Request =>
Among the entries below, find the lines with "from" and copy them.

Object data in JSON
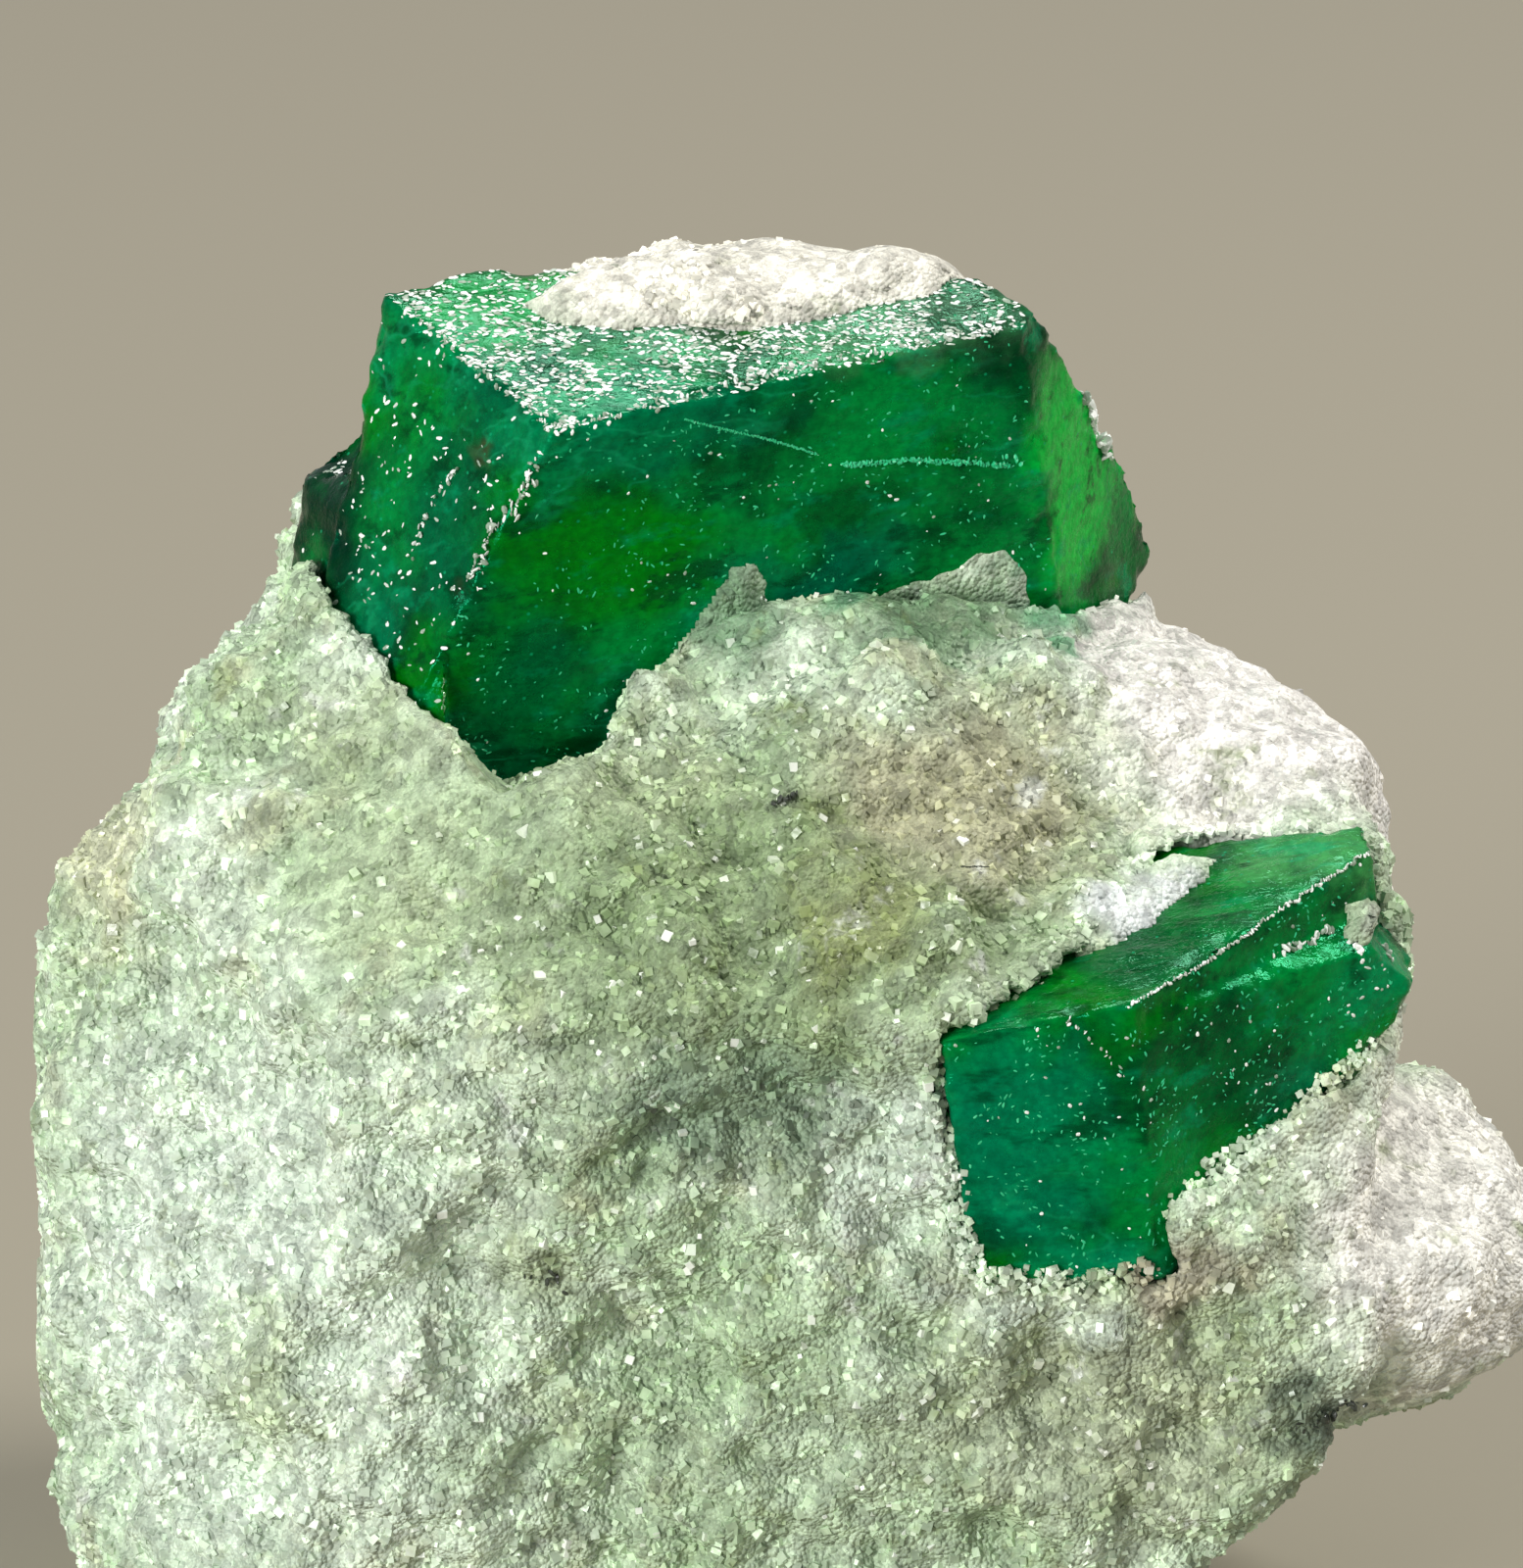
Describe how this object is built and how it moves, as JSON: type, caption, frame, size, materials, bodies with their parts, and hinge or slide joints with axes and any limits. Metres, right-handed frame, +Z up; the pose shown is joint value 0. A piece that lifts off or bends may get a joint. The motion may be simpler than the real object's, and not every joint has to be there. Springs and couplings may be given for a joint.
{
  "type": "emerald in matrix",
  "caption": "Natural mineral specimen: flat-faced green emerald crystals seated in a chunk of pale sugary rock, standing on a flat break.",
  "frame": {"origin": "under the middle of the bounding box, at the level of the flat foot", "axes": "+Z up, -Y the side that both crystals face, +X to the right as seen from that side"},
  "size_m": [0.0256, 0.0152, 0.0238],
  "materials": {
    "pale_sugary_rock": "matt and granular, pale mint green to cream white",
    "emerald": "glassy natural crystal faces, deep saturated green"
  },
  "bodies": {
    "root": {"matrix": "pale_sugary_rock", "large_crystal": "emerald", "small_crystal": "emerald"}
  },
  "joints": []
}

==

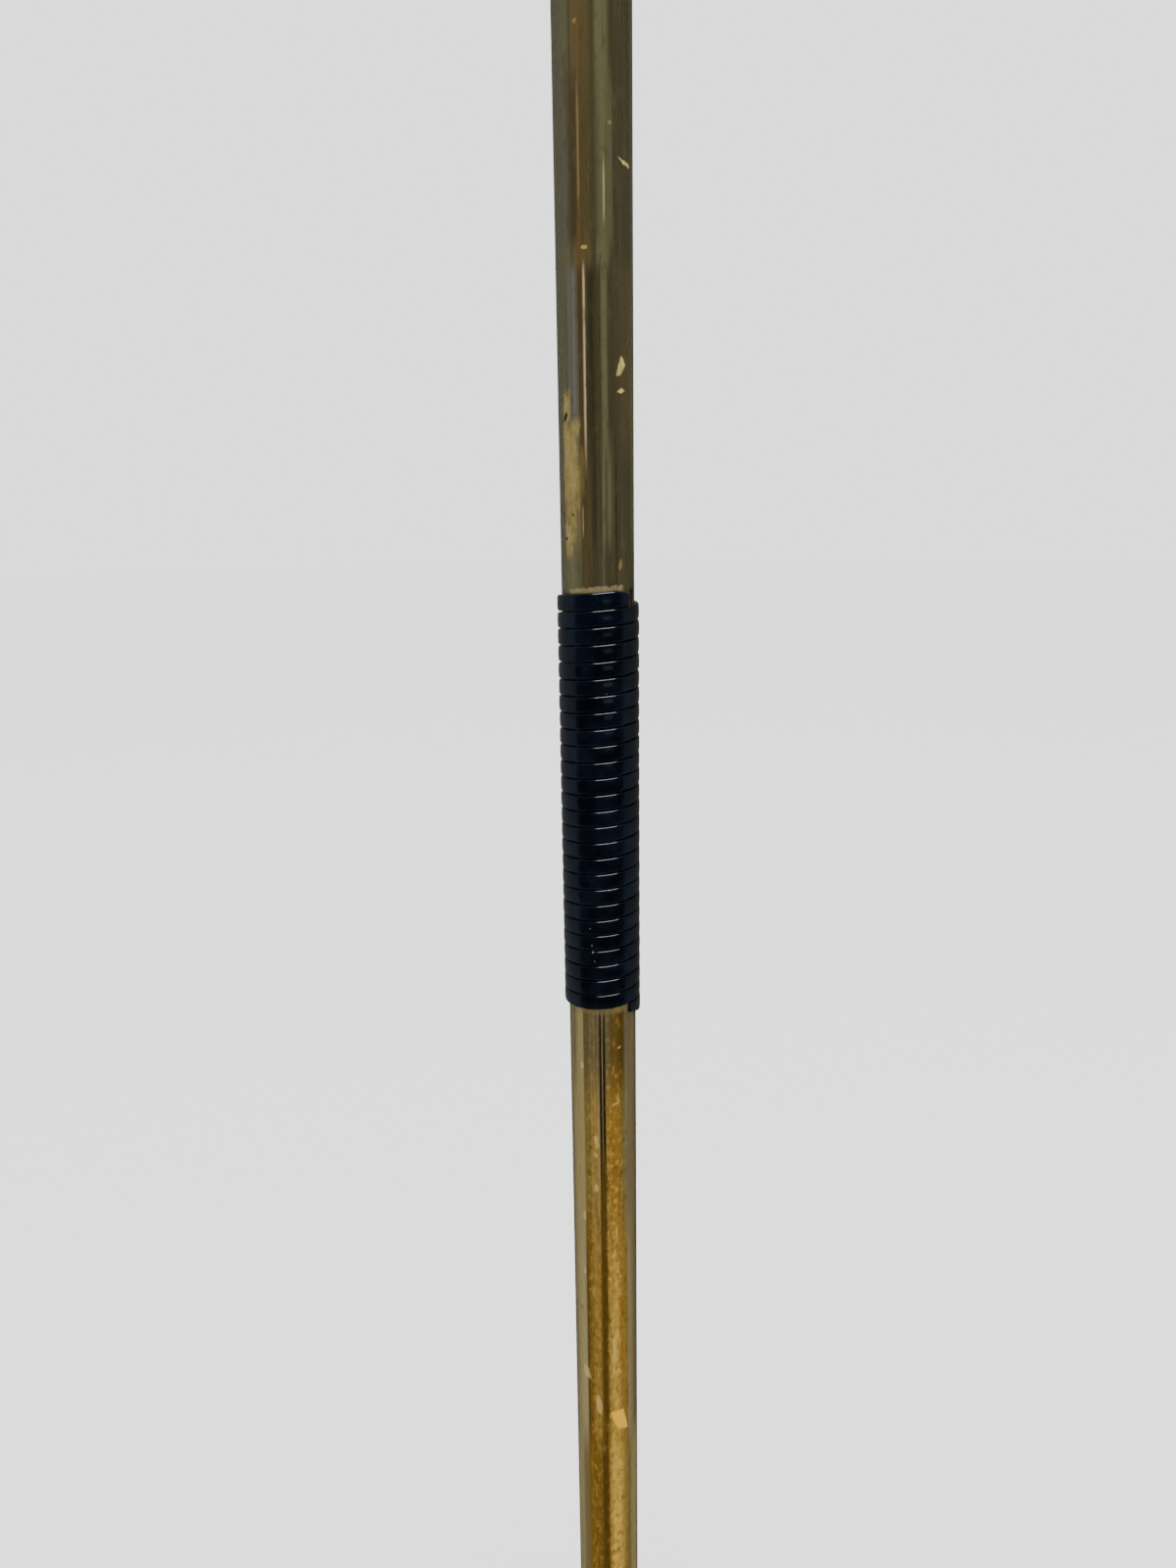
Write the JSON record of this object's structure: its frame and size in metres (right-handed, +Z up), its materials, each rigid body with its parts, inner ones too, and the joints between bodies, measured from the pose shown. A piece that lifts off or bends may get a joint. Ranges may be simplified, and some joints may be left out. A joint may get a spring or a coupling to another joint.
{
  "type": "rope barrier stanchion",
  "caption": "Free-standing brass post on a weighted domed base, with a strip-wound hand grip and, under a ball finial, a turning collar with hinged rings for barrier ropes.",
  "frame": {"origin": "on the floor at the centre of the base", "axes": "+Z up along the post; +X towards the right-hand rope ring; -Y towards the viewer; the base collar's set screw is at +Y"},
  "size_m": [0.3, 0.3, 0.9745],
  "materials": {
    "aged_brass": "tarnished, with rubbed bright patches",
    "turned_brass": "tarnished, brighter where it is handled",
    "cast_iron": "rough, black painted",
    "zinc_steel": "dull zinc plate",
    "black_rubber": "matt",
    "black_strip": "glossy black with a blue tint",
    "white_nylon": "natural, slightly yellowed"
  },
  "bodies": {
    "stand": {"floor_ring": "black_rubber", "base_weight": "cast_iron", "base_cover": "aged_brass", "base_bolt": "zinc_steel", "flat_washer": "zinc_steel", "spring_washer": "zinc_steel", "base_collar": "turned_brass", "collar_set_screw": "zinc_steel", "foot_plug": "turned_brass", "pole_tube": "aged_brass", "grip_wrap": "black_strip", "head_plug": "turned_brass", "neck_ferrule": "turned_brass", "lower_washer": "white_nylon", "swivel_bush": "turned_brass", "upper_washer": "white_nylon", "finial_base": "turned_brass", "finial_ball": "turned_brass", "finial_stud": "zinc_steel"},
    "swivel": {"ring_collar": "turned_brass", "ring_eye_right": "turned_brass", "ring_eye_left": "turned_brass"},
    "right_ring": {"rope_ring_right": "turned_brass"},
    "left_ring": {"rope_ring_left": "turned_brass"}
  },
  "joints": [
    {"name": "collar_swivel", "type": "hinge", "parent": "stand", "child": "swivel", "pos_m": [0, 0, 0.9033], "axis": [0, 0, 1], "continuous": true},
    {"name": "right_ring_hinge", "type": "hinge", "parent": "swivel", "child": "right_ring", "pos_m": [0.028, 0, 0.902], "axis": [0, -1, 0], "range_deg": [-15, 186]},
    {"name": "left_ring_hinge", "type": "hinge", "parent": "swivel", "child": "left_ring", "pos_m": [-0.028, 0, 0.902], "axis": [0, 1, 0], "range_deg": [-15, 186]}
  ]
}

* * *

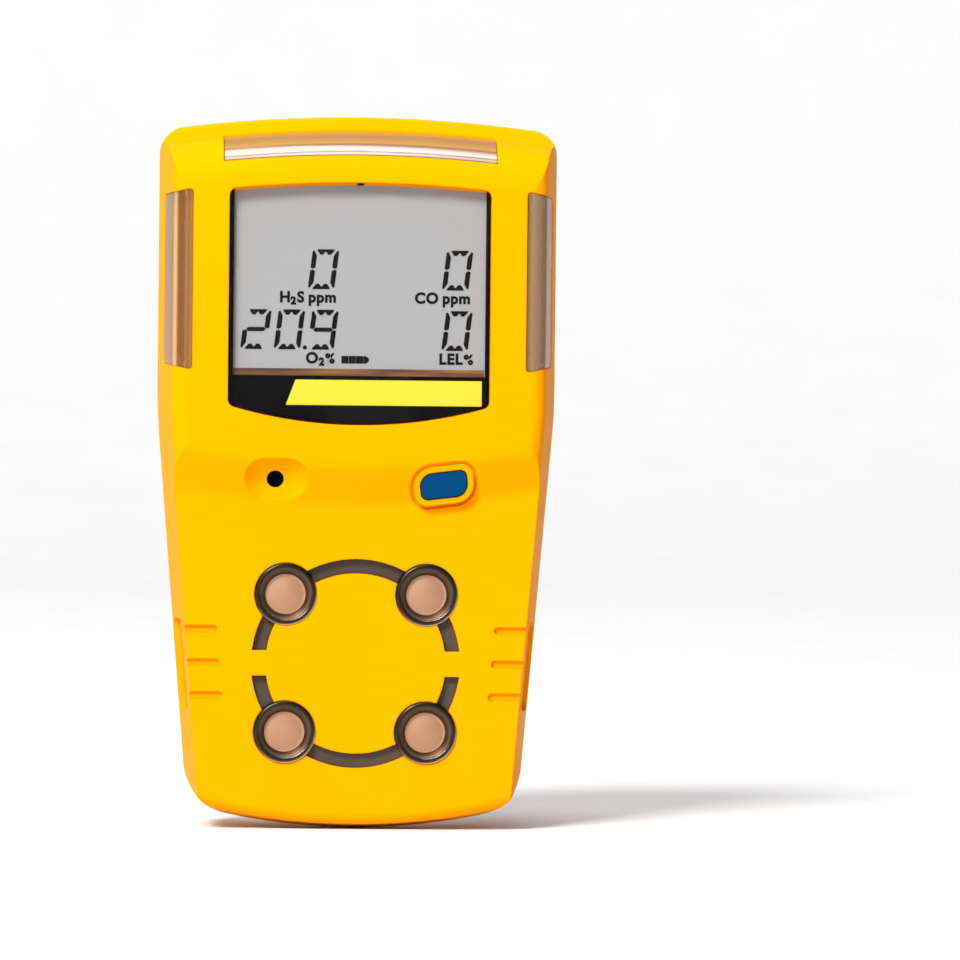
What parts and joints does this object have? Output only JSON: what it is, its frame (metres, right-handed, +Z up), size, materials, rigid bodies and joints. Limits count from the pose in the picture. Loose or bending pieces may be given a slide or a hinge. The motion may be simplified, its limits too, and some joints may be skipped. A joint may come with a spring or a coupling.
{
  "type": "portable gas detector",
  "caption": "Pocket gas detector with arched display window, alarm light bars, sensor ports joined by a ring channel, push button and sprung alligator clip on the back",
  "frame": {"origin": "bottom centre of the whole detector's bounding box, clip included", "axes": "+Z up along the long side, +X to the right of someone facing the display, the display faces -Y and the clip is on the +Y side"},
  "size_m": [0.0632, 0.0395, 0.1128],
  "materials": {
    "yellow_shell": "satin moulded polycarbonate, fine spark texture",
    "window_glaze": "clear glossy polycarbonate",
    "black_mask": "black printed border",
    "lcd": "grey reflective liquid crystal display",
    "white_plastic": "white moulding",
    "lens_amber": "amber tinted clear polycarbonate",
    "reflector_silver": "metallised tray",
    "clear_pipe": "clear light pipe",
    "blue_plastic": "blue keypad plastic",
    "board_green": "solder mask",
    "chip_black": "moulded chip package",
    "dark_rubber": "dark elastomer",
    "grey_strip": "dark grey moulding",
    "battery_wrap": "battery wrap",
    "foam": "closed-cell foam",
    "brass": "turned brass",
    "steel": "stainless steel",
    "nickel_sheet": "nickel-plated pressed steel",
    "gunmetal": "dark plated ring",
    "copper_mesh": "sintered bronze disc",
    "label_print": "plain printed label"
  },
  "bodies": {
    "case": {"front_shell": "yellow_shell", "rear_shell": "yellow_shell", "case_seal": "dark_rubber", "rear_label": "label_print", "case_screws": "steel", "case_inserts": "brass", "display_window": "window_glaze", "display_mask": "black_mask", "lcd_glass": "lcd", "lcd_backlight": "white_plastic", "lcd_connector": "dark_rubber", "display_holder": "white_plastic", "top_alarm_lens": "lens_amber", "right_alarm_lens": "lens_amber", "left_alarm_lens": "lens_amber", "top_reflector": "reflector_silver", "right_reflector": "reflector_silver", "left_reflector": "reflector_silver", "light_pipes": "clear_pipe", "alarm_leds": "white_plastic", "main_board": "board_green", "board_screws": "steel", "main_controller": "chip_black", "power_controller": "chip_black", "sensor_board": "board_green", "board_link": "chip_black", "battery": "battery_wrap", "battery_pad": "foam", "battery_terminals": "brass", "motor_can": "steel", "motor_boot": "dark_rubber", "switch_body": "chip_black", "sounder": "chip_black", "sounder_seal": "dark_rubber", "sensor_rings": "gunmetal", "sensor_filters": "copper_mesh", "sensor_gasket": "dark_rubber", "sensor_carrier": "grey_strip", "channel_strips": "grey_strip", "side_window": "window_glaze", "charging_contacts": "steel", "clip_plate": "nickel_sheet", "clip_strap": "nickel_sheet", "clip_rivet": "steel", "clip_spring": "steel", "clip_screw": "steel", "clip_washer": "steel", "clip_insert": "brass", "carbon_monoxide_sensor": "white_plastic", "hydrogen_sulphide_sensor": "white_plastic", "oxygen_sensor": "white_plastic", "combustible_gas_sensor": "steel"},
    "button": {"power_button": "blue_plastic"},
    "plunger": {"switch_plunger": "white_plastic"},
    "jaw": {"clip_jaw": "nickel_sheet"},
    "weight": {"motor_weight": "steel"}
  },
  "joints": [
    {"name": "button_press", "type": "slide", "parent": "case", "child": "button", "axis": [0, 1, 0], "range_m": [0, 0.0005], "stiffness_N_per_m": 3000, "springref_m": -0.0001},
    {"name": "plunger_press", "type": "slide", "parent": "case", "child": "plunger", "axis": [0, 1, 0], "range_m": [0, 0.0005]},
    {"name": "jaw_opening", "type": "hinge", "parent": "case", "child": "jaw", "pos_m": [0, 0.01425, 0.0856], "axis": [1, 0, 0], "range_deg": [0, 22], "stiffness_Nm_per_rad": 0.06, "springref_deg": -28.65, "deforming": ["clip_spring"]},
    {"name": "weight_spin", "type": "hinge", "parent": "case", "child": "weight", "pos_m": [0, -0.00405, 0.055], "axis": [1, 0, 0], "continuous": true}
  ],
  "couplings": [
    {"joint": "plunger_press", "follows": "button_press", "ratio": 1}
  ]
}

Reply =>
  "frame": {"origin": "under the middle of the bounding box, at the level of the flat foot", "axes": "+Z up, -Y the side that both crystals face, +X to the right as seen from that side"},
Write the JSON record of this object's structure: its frame and size in metres (right-handed, +Z up), its materials, each rigid body with its parts, inner ones too, and the joints between bodies, measured from the pose shown. A piece that lifts off or bends may get a joint. Ranges may be simplified, and some joints may be left out. A joint may get a spring or a coupling to another joint.
What parts and joints does this object have? Output only JSON: what it is, its frame (metres, right-handed, +Z up), size, materials, rigid bodies and joints. Limits count from the pose in the picture. Loose or bending pieces may be given a slide or a hinge. The motion may be simplified, its limits too, and some joints may be skipped. A joint may come with a spring or a coupling.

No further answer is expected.